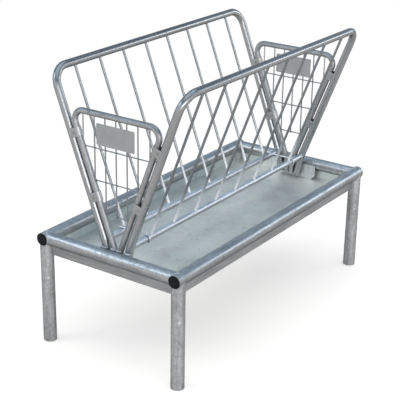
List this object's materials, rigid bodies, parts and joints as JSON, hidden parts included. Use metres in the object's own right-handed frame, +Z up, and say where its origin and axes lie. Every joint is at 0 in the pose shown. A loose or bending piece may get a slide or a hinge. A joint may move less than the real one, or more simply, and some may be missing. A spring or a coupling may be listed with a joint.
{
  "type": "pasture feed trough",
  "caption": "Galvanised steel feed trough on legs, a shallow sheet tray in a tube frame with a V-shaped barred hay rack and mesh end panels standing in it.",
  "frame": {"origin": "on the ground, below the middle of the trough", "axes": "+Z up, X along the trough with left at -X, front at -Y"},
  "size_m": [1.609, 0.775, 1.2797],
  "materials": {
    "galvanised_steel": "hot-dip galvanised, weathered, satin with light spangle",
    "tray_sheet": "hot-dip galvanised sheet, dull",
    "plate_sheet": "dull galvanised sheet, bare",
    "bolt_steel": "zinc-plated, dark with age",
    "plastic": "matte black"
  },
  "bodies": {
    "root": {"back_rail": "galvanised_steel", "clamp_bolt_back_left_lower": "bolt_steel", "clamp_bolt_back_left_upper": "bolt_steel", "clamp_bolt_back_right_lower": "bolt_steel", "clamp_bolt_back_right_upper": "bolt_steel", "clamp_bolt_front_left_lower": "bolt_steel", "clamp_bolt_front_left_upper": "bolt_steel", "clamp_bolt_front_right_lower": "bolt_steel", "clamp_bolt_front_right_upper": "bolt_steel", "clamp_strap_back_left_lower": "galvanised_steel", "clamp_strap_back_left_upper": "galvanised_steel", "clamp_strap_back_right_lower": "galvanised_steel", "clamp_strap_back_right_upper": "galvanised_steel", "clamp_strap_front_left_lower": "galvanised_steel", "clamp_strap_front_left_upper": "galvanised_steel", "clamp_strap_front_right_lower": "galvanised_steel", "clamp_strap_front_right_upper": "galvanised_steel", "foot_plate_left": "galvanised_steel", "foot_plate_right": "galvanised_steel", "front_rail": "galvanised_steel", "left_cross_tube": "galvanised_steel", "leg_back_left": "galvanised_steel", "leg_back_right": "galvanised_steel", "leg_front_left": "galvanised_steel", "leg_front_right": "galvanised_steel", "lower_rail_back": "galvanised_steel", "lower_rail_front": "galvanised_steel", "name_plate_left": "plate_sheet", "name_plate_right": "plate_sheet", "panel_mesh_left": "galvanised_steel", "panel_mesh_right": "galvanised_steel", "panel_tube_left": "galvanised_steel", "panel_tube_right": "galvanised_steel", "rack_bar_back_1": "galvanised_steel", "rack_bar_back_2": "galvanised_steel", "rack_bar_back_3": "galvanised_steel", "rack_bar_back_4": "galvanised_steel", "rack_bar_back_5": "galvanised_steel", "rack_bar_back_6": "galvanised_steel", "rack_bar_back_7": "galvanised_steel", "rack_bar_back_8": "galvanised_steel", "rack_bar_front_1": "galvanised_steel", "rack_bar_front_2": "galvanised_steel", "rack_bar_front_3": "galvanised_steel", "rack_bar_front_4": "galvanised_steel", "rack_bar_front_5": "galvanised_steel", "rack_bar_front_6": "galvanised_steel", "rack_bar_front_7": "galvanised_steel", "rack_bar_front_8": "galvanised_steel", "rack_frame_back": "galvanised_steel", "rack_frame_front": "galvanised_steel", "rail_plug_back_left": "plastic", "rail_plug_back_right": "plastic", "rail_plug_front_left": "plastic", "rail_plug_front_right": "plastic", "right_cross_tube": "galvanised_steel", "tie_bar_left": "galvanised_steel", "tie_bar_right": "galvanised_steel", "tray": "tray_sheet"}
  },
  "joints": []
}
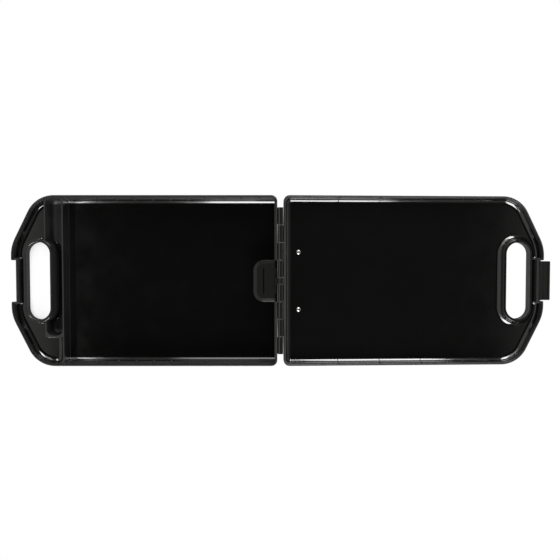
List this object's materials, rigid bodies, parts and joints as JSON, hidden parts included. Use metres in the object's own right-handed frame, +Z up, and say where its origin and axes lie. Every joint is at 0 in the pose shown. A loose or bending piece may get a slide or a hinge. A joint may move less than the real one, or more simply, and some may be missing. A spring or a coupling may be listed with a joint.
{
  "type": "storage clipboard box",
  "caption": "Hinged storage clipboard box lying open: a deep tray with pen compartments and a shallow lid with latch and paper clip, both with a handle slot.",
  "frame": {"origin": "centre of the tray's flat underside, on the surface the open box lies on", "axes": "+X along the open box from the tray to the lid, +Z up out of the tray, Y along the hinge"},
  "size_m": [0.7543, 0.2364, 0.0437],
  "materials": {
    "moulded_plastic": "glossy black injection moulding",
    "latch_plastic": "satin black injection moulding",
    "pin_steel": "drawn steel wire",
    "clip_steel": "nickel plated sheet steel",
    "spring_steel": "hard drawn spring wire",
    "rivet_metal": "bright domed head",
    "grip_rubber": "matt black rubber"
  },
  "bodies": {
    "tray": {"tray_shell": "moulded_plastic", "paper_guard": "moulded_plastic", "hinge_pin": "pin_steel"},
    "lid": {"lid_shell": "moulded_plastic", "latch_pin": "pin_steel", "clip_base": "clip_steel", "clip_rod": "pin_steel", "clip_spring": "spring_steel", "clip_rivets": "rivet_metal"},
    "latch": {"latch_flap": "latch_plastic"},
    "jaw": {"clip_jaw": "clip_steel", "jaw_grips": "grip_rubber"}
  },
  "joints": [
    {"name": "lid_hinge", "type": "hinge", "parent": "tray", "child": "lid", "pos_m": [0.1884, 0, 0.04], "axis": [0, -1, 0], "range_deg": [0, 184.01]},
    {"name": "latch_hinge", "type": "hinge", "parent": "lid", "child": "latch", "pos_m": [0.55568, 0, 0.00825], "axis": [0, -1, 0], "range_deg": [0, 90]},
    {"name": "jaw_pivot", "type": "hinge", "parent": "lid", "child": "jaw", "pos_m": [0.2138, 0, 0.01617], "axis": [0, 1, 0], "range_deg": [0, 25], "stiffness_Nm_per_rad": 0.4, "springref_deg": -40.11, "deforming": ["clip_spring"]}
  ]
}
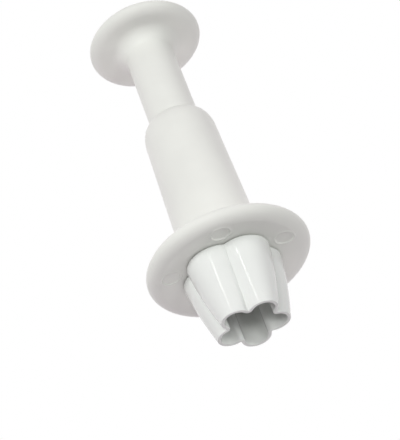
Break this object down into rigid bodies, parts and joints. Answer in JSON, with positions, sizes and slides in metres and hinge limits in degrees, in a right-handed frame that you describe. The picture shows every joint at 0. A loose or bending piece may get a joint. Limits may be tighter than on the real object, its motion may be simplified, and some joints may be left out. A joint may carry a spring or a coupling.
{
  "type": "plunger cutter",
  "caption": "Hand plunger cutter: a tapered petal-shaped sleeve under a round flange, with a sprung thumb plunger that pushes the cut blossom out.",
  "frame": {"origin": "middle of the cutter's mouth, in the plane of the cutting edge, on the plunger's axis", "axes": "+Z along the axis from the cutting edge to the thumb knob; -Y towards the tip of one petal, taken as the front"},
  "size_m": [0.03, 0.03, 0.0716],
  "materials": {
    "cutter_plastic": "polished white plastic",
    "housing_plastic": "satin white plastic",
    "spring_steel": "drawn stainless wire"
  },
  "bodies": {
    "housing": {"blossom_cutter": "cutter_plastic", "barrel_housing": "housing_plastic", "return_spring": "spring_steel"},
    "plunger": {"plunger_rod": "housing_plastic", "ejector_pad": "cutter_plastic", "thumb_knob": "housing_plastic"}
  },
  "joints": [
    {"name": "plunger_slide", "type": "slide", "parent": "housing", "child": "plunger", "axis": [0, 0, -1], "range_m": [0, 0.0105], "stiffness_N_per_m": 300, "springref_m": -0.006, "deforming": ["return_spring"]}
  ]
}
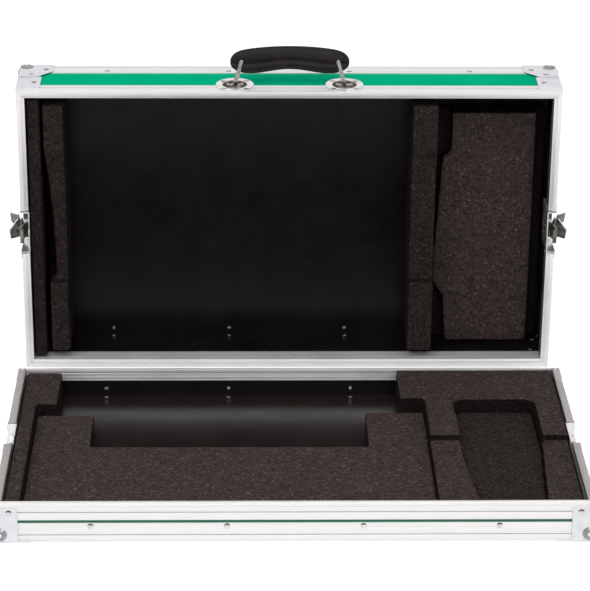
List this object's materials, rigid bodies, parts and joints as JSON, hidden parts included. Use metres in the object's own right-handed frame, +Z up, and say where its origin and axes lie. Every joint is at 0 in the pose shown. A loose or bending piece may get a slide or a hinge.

## EXERCISE DIRECTIONS
List all lines where "that" occurs.

## SOLVED PROBLEM
Break this object down into rigid bodies, parts and joints. Answer in JSON, with positions, sizes and slides in metres and hinge limits in degrees, in a right-handed frame that you describe. The picture shows every joint at 0. A loose or bending piece may get a joint. Limits may be tighter than on the real object, its motion may be simplified, and some joints may be left out. A joint may carry a spring or a coupling.
  "caption": "Hand plunger cutter: a tapered petal-shaped sleeve under a round flange, with a sprung thumb plunger that pushes the cut blossom out.",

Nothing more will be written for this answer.